In particular, the sphere can be subdivided into 2 regions each of area $\geq \frac{Area(M)}{3}$ by a simple closed curve or a figure eight curve of length $< 26 \sqrt{Area(M)}$. It can be subdivided into 2 equal parts by a collection of curves of total length $< 26 \sqrt{Area(M)}$, but then there is no control over the number of curves.
The proof of this result is not written yet, but I plan to include it in my PhD thesis. The reason for constant 26 is the following: we obtain the above sweep-out by successively dividing regions of the sphere by short arcs of length $\leq 2 \sqrt{3} \sqrt{Area(A)} +\epsilon$. $A$ denotes the region and constant $2 \sqrt{3}$ comes from the paper of P.Papasoglu. Every subdivision produces new regions of area $\leq \frac{3}{4} Area(A)$. We proceed until the total area becomes small compared to injectivity radius of $M$. Then we use Besicovitch inequality to bound lengths of curves in the sweep-out of this region in terms of its boundary length. In the process of subdivision we accumulated $2 \sqrt{3} \sum_{i=0} ^{\infty} (\frac{\sqrt{3}}{2})^i \sqrt{Area(M)}+\epsilon< 26 \sqrt{Area(M)}$.

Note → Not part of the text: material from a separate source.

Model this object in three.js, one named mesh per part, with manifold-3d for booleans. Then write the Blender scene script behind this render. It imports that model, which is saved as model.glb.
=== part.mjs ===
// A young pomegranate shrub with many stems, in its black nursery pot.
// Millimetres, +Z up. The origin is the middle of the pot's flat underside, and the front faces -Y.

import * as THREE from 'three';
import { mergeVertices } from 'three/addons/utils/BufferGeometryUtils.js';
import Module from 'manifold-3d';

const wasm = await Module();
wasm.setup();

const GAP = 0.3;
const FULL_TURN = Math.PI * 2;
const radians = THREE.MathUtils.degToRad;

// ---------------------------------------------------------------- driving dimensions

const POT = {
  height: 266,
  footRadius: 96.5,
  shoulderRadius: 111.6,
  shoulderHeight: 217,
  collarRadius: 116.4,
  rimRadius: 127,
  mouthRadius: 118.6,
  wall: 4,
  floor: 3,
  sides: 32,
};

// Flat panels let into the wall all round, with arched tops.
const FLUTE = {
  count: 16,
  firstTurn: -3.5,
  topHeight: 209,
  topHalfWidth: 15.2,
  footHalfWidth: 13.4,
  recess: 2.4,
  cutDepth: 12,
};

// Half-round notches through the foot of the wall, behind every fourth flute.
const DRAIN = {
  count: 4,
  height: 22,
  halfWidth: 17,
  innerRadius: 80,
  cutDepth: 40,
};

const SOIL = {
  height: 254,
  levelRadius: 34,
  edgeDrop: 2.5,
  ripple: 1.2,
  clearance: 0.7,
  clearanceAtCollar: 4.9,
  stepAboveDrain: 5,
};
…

Although $26$ is better than $10^8$ in F.Balacheff and S.Sabourau's paper it seems far from the optimal and at the moment I do not see how these methods can be used to produce a much better bound. A somewhat different problem about the relationship between isoperimetric profile and the diameter is studied in Surfaces of small diameter with large width. It is shown that one can not bound the length of a cycle subdividing the surface into two parts of equal area in terms of diameter, but if it is allowed for one of the parts to be slightly smaller such a bound exists.